What is being asked |
Begin with the line that contains "tie = Pos(0, strand_offset, 0)", end with the line that contains "bpy.context.scene.collection.objects.link(empty)", and extract exactly that stretch of lines.

§ §

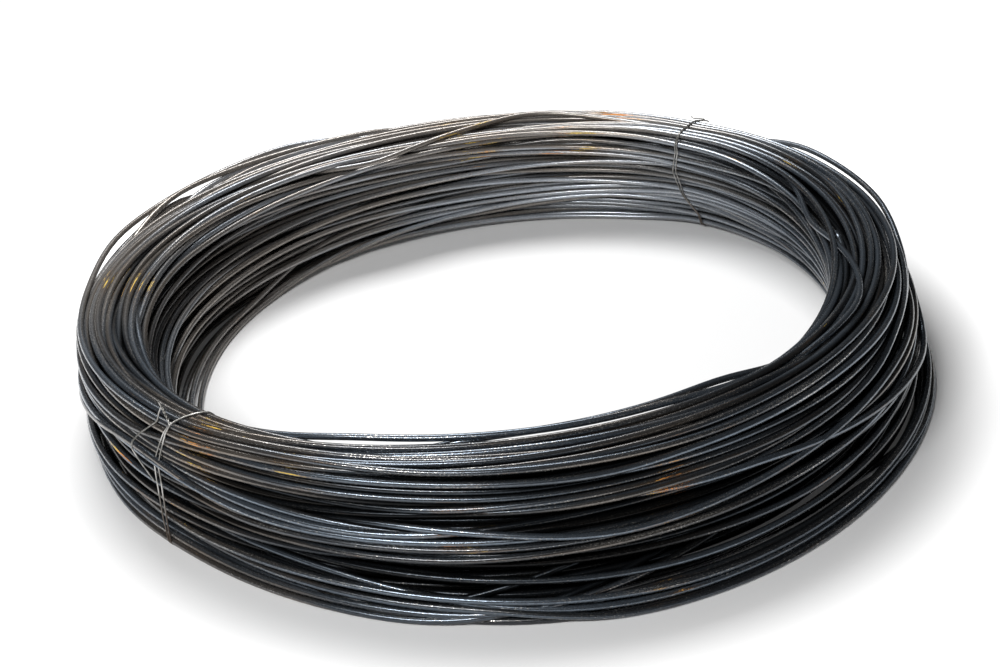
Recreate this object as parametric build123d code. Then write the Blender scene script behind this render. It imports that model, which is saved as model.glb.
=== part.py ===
from build123d import *
import os
from math import cos, radians, sin

# A coil of hot-rolled wire rod lying flat, eye to the sky, held by two ties.
# The coil is one turned solid, with a ridge round it for each pair of turns at its surface.
# Each tie is thin wire passed twice round the bundle, with its ends twisted together on top.
# Origin: centre of the eye, on the floor. +Z up along the eye. Millimetres and degrees.

# Bundle of turns. The widths are those of its four-sided section before the corners are rounded
rod_diameter = 6.5
eye_diameter = 712.0
base_width = 112.0
top_width = 75.0
coil_height = 142.0
base_corner_radius = 15.0
top_corner_radius = 23.0
turn_spacing = 9.8  # from one surface turn to the next, for they lie loosely
turns_in_ridge = 2
bearing_width = 1.6  # of a proud turn, which lies on the floor, under a coil or against a post

# Ties
tie_diameter = 1.6
tie_sides = 8  # the thin wire is drawn with flats
tie_strand_gap = 1.6  # between the two passes of one tie
tie_clearance = 0.3
crest_clearance = 0.3  # from the floor of a tie's notch down to the turns that aren't proud
front_tie_angle = 224.0  # from +X about +Z
rear_tie_angle = 52.0
twist_length = 22.0
twist_turns = 2.0
twist_steps = 8  # straight stretches in one turn of the twist
twist_bite = 0.15  # how far the two twisted ends press into each other
front_twist_lean = 24.0  # from upright, towards the outside
rear_twist_lean = 60.0

# Worked out from the sizes above
eye_radius = eye_diameter / 2
groove_depth = rod_diameter
ridge_spacing = turns_in_ridge * turn_spacing
tie_radius = tie_diameter / 2
tie_inset = tie_clearance + tie_radius
notch_depth = tie_inset + tie_radius + tie_clearance
set_back = notch_depth + crest_clearance  # of the other turns, behind the proud ones
strand_offset = (tie_strand_gap + tie_diameter) / 2
notch_half_width = strand_offset + tie_radius + tie_clearance
section_normal = Vector(0, -1, 0)  # the outline runs anticlockwise about it


def bundle_section(inset=0.0):
    """Section of the bundle at +X in the XZ plane, smaller all round by the inset."""
    sides = Polyline(
        (eye_radius, 0, 0),
        (eye_radius + base_width, 0, 0),
        (eye_radius + top_width, 0, coil_height),
        (eye_radius, 0, coil_height),
        close=True,
    )
    section = make_face(sides)
    section = fillet(section.vertices().group_by(Axis.Z)[0], base_corner_radius)
    section = fillet(section.vertices().group_by(Axis.Z)[-1], top_corner_radius)
    return offset(section, amount=-inset) if inset else section


def section_edges():
    return bundle_section().face().outer_wire().order_edges()


def ridge_count(edge):
    return max(1, round(edge.length / ridge_spacing))


def point_at(edge, share, inset):
    """Point at a share of an edge's length, this far inside the section."""
    outward = edge.tangent_at(share).cross(section_normal)
    return edge.position_at(share) - outward * inset


def is_level_or_upright(edge):
    along = edge.tangent_at(0)
    return edge.geom_type == GeomType.LINE and abs(along.X * along.Z) < 1e-6


def ridge_points(edge):
    """Profile points of one edge: for each ridge the groove before it, then its crest."""
    ridges = ridge_count(edge)
    points = []
    for ridge in range(ridges):
        crest_share = (ridge + 0.5) / ridges
        points.append(point_at(edge, ridge / ridges, set_back + groove_depth))
        if is_level_or_upright(edge) and ridge in (0, ridges - 1):
            crest = edge.position_at(crest_share)
            half_bearing = edge.tangent_at(crest_share) * (bearing_width / 2)
            points += [crest - half_bearing, crest + half_bearing]
        else:
            points.append(point_at(edge, crest_share, set_back))
    return points


def tie_notch(angle):
    """Band-shaped cut round the bundle, where a tie presses the proud turns in."""
    around = bundle_section(-rod_diameter) - bundle_section(notch_depth)
    return Rot(0, 0, angle) * extrude(around, notch_half_width, both=True)


def wire_coil():
    points = [point for edge in section_edges() for point in ridge_points(edge)]
    coil = revolve(make_face(Polyline(*points, close=True)), Axis.Z)
    return coil - tie_notch(front_tie_angle) - tie_notch(rear_tie_angle)


def tie_points():
    """Where a tie bends: at both ends of each rounded corner and over the crests between."""
    points = []
    for corner in section_edges():
        if corner.geom_type == GeomType.LINE:
            continue
        ridges = ridge_count(corner)
        crest_shares = [(ridge + 0.5) / ridges for ridge in range(ridges)]
        points += [point_at(corner, share, tie_inset) for share in (0, *crest_shares, 1)]
    return points


def thin_wire(path, start_share):
    """Tie wire along straight stretches, mitred where they meet."""
    start = Plane(path @ start_share, z_dir=path % start_share)
    section = start * RegularPolygon(tie_radius, tie_sides)
    return sweep(section, path=path, transition=Transition.RIGHT)


def twisted_ends():
    """The two ends of a tie wound round each other, upright from the origin."""
    winding_radius = tie_radius - twist_bite / 2
    steps = round(twist_turns * twist_steps)
    ends = []
    for first_angle in (90, 270):
        points = []
        for step in range(steps + 1):
            angle = radians(first_angle + 360 * step / twist_steps)
            height = twist_length * step / steps
            points.append((winding_radius * cos(angle), winding_radius * sin(angle), height))
        ends.append(thin_wire(Polyline(*points), 0))
    return ends[0] + ends[1]


def tie_wire(angle, lean):
    path = Polyline(*tie_points(), close=True)
    first_stretch_middle = path.edges()[0].length / path.length / 2
    strand = thin_wire(path, first_stretch_middle)
    top_stretch = path.edges().sort_by(Axis.Z)[-1]
    root = tuple(top_stretch.vertices().sort_by(Axis.X)[-1])
    across = (cos(radians(lean)), 0, -sin(radians(lean)))
    upward = (sin(radians(lean)), 0, cos(radians(lean)))
    twist = Plane(root, x_dir=across, z_dir=upward) * twisted_ends()
    tie = Pos(0, strand_offset, 0) * strand + Pos(0, -strand_offset, 0) * strand + twist
    return Rot(0, 0, angle) * tie


os.makedirs("parts", exist_ok=True)
export_step(wire_coil(), "parts/wire_coil.step")
export_step(tie_wire(front_tie_angle, front_twist_lean), "parts/tie_wire_front.step")
export_step(tie_wire(rear_tie_angle, rear_twist_lean), "parts/tie_wire_rear.step")
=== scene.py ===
import math

import bpy
import numpy as np
from mathutils import Matrix, Vector


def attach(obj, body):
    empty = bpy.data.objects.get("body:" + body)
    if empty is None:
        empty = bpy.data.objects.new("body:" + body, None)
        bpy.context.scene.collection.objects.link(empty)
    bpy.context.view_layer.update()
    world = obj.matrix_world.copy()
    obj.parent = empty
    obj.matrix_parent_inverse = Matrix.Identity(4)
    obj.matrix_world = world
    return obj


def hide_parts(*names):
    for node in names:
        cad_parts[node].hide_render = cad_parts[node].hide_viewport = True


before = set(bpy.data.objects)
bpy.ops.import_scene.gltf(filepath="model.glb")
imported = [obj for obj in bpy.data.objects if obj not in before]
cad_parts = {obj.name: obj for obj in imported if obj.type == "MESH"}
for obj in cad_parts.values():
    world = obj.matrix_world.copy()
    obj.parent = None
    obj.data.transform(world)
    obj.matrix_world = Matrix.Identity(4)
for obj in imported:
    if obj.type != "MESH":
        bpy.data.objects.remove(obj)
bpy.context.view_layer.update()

# The rod and how it was wound. Lengths in metres, angles in degrees from +X about +Z
coilRod = {
    "radius": 0.00325,
    "rows": 16,  # of turns in the bundle, from the floor up
    "rowTurns": 10,
    "stations": 160,  # places round one turn where the rod is bent
    "sides": 10,
    "seed": 11,
    "topSquareness": 5.0,  # how square the bundle's section is
    "footSquareness": 11.0,
    "halfWidth": 0.05,  # of the bundle, roughly, to turn a drift into a share of its section
    "halfHeight": 0.07,
    "drifts": ((0.0105, 0.2, 1.1), (0.0034, 1.2, 2.9), (0.0006, 3.0, 6.5)),  # size, then waves in a turn
    "rowShift": 0.25,  # of one turn's room, to either side in every other row
    "evenness": 0.65,  # how evenly the turns fill the section
    "fill": 0.985,  # how near the outermost turns come to its edge
    "endTurns": 2,  # at either end of the rod, never led along a chosen path
    "settleSteps": 220,
    "pairsEvery": 10,  # steps between searches for turns that lie near each other
    "pairPush": 0.35,  # share of an overlap that one step takes away
    "hollowPush": 0.5,
    "plainSteps": 10,  # last steps, which spread their pushes less far
    "lastSoftening": 3,
    "pieces": 3,  # lengths that the rod is kept in
}

# Bundle's section at eight places round it, in mm: inner edge low and high, outer edge low and high, height
bundleShape = {
    0: (364, 335, 455, 422, 140),
    45: (404, 358, 460, 442, 144),
    90: (376, 336, 452, 430, 144),
    135: (350, 344, 444, 430, 142),
    180: (336, 379, 459, 450, 140),
    225: (346, 377, 436, 429, 138),
    270: (346, 352, 450, 410, 140),
    315: (348, 347, 448, 406, 142),
}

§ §

Output of the task |
    tie = Pos(0, strand_offset, 0) * strand + Pos(0, -strand_offset, 0) * strand + twist
    return Rot(0, 0, angle) * tie


os.makedirs("parts", exist_ok=True)
export_step(wire_coil(), "parts/wire_coil.step")
export_step(tie_wire(front_tie_angle, front_twist_lean), "parts/tie_wire_front.step")
export_step(tie_wire(rear_tie_angle, rear_twist_lean), "parts/tie_wire_rear.step")
=== scene.py ===
import math

import bpy
import numpy as np
from mathutils import Matrix, Vector


def attach(obj, body):
    empty = bpy.data.objects.get("body:" + body)
    if empty is None:
        empty = bpy.data.objects.new("body:" + body, None)
        bpy.context.scene.collection.objects.link(empty)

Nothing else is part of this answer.